A transition period began Feb. 1 and is due to end on the last day of this year. During the transition period, EU pharmaceutical law as laid out in the “Acquis Communautaire” will continue to be applicable to U.K. operations, meaning that pharmaceutical companies can continue to carry out activities in the United Kingdom until the end of the year.
Companies have until the end of December to make the necessary changes to ensure that their authorized medicines comply with EU law and can remain on the EU market. Marketing authorization holders and applicants can still be established in the United Kingdom, and qualified persons for pharmacovigilance and pharmacovigilance system master files, as well as quality control testing sites, can still be based in the country until the end of 2020.
Updated Brexit-related guidance for companies will be published shortly.

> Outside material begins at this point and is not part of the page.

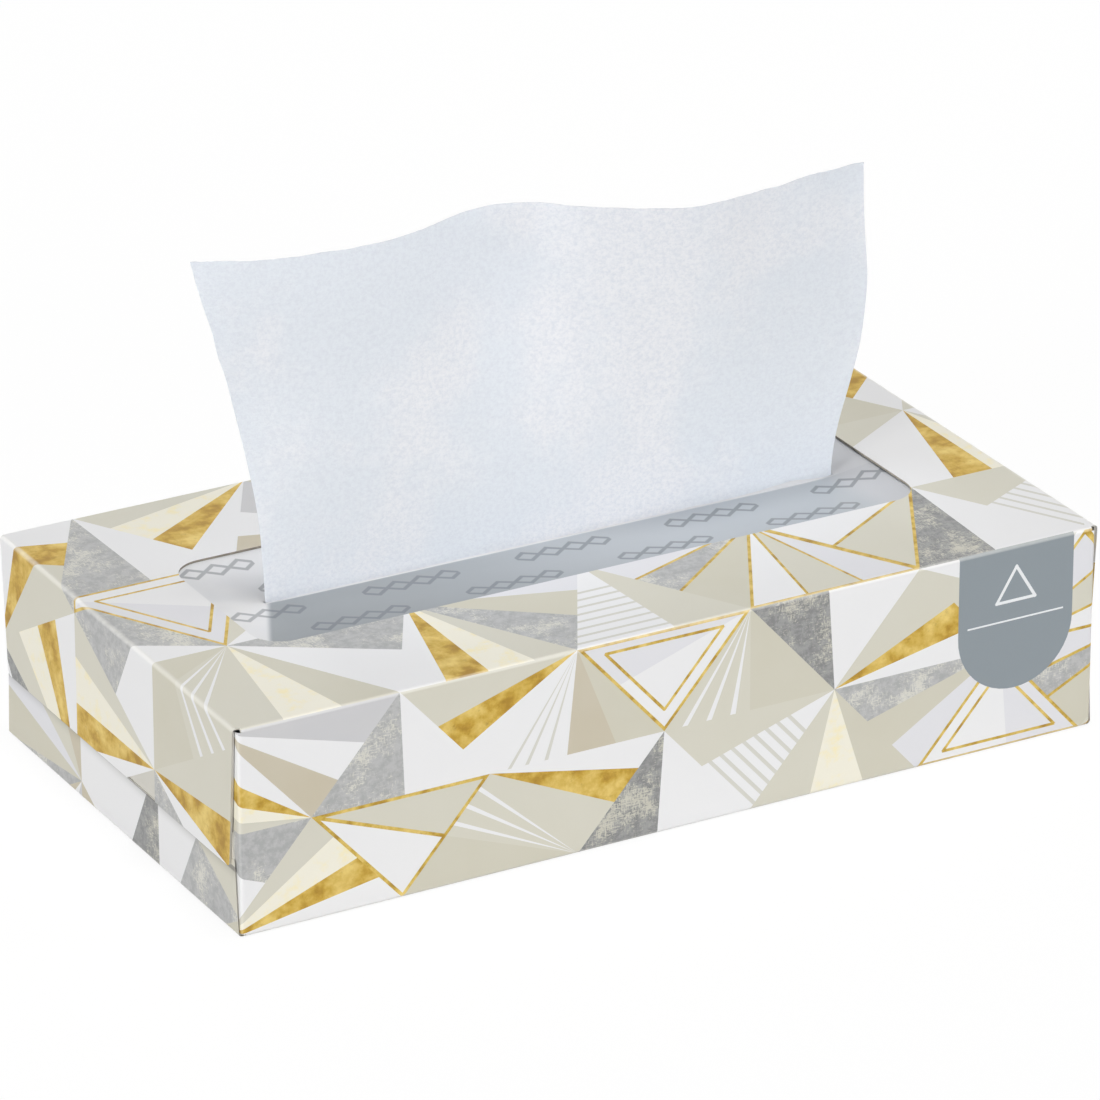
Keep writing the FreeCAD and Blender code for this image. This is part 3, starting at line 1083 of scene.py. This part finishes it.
# layers: how many folds show. profile: where on a fold's height, and whether it stands out there
pack = {"layers": 59, "columns": 40, "seed": 5, "rounding": (2.2, 8), "uneven": (0.05, 0.45), "bulge": 0.16,
        "profile": ((0.12, 0), (0.5, 1), (0.88, 0)), "shoulder": 4.0, "top": 0.02, "end": 0.1}


def packPiece():
    # the rest of the pack: folded edges at front and back, cut edges at the two ends
    layers, columns, bulge = pack["layers"], pack["columns"], pack["bulge"]
    deep, power = pack["rounding"]
    chance = random.Random(pack["seed"])
    low, high = stackLow, stackHigh
    pitch = (high.z - low.z) / layers
    front, back = [], []
    for k in range(layers):
        rounding = deep * abs(2 * (k + 0.5) / layers - 1) ** power
        inFront = rounding + chance.uniform(*pack["uneven"])
        inBack = rounding + chance.uniform(*pack["uneven"])
        for share, out in pack["profile"]:
            z = low.z + pitch * (k + share)
            front.append((low.y + inFront + bulge * (1 - out), z))
            back.append((high.y - inBack - bulge * (1 - out), z))
    top, frontTurn, backTurn = high.z - pack["top"], low.y + pack["shoulder"], high.y - pack["shoulder"]
    ring = ([(frontTurn, low.z)] + front + [(frontTurn, top), (0.0, top), (backTurn, top)]
            + back[::-1] + [(backTurn, low.z), (0.0, low.z)])
    count = len(ring)
    points, faces = [], []
    for c in range(columns + 1):
        x = low.x + pack["end"] + (high.x - low.x - 2 * pack["end"]) * c / columns
        points += [(x, y, z) for y, z in ring]
    for c in range(columns):
        for k in range(count):
            n = (k + 1) % count
            faces.append((c * count + k, c * count + n, (c + 1) * count + n, (c + 1) * count + k))
    faces.append(tuple(range(count))[::-1])
    faces.append(tuple(columns * count + k for k in range(count)))
    piece = meshPiece("tissue_pack", points, faces, [tissueFinish("pack_paper", 0.0)], smooth=False)
    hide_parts("tissue_stack")
    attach(piece, "root")


packPiece()
print("pack done")


# floor, light and camera

room = {"white": (1, 1, 1, 1), "fill": 0.11, "reach": 6000.0, "floor": -0.12, "grey": (0.5, 0.5, 0.5, 1),
        "glow": 1.14, "glowing": 0.8}


def whiteRoom():
    world = bpy.data.worlds.new("studio")
    bpy.context.scene.world = world
    world.use_nodes = True
    nodes = NodeTree(world.node_tree)
    soft, plain = (nodes.node("ShaderNodeBackground", None, {"Color": room["white"], "Strength": strength})
                   for strength in (room["fill"], 1.0))
    shown = nodes.blend(nodes.offstage(), soft["Background"], plain["Background"])
    nodes.node("ShaderNodeOutputWorld", None, {"Surface": shown})


def floorPiece():
    # the floor glows for the camera, and still takes the box's shadow
    finish = Finish("floor_white", Base_Color=room["grey"], Roughness=0.9, Specular_IOR_Level=0.0)
    glow = finish.node("ShaderNodeEmission", None, {"Color": room["white"], "Strength": room["glow"]})
    finish.show(finish.blend(finish.offstage() * room["glowing"], finish.shaded, glow["Emission"]))
    reach, z = room["reach"], room["floor"]
    corners = [(-reach, -reach, z), (reach, -reach, z), (reach, reach, z), (-reach, reach, z)]
    floor = meshPiece("floor", corners, [(0, 1, 2, 3)], [finish])


# where each light comes from, its strength, its softness in degrees, its colour
lamps = {"key_above": ((0.02, -0.02, 1.0), 1.62, 16, (1.0, 0.995, 0.985)),
         "fill_front": ((0.03, -1.0, 0.12), 1.12, 40, (1, 1, 1)),
         "fill_left": ((-1.0, -0.42, 0.12), 2.35, 20, (1, 1, 1)),
         "fill_behind": ((0.1, 1.0, 0.05), 2.2, 14, (1, 1, 1)),
         "fill_right": ((1.0, -0.4, 0.07), 1.85, 20, (1, 1, 1))}


def addLamp(name, comesFrom, strength, softness, colour):
    light = bpy.data.lights.new(name, "SUN")
    light.energy = strength
    light.angle = math.radians(softness)
    light.color = colour
    shown = bpy.data.objects.new(name, light)
    shown.rotation_mode = "QUATERNION"
    shown.rotation_quaternion = Vector(comesFrom).to_track_quat("Z", "Y")
    bpy.context.scene.collection.objects.link(shown)


whiteRoom()
floorPiece()
for name, settings in lamps.items():
    addLamp(name, *settings)

# angles in degrees, distances in lengths of the box, lens and sensor in mm
view = {"azimuth": -28.91, "elevation": 24.20, "roll": -0.20, "away": 7.526, "rise": 0.186, "lens": 235.69,
        "sensor": 36.0, "sees": 50.0}


def aimCamera():
    a, e, r = (math.radians(view[k]) for k in ("azimuth", "elevation", "roll"))
    back = Vector((math.sin(a) * math.cos(e), -math.cos(a) * math.cos(e), math.sin(e)))
    right = Vector((math.cos(a), math.sin(a), 0))
    up = back.cross(right)
    tiltedRight = right * math.cos(r) + up * math.sin(r)
    tiltedUp = up * math.cos(r) - right * math.sin(r)
    camera = bpy.data.objects.new("camera", bpy.data.cameras.new("camera"))
    camera.data.lens = view["lens"]
    camera.data.sensor_width = view["sensor"]
    camera.data.clip_end = view["sees"]
    turn = Matrix((tiltedRight, tiltedUp, back)).transposed().to_4x4()
    spot = (back * view["away"] + tiltedUp * view["rise"]) * length * mm
    camera.matrix_world = Matrix.Translation(spot) @ turn
    bpy.context.scene.collection.objects.link(camera)
    bpy.context.scene.camera = camera


aimCamera()
bpy.context.scene.view_settings.view_transform = "Standard"
print("room, lamps and camera done")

The withdrawal agreement foresees that following its departure from the EU, the United Kindgom will no longer participate in EU institutions and their decision-making. For the EMA, this means that as of Feb. 1, no one who represents the United Kingdom, or is appointed or nominated by the country, can participate in meetings of EMA’s scientific committees, working parties or the agency’s management board.
Noted the EMA in their announcement: “The agency would like to thank all U.K. delegates and experts for their involvement in the scientific and regulatory activities of EMA since its establishment 25 years ago. Their professionalism and commitment have contributed greatly to the development and functioning of the strong and efficient system for medicines regulation that we have in the EU today.”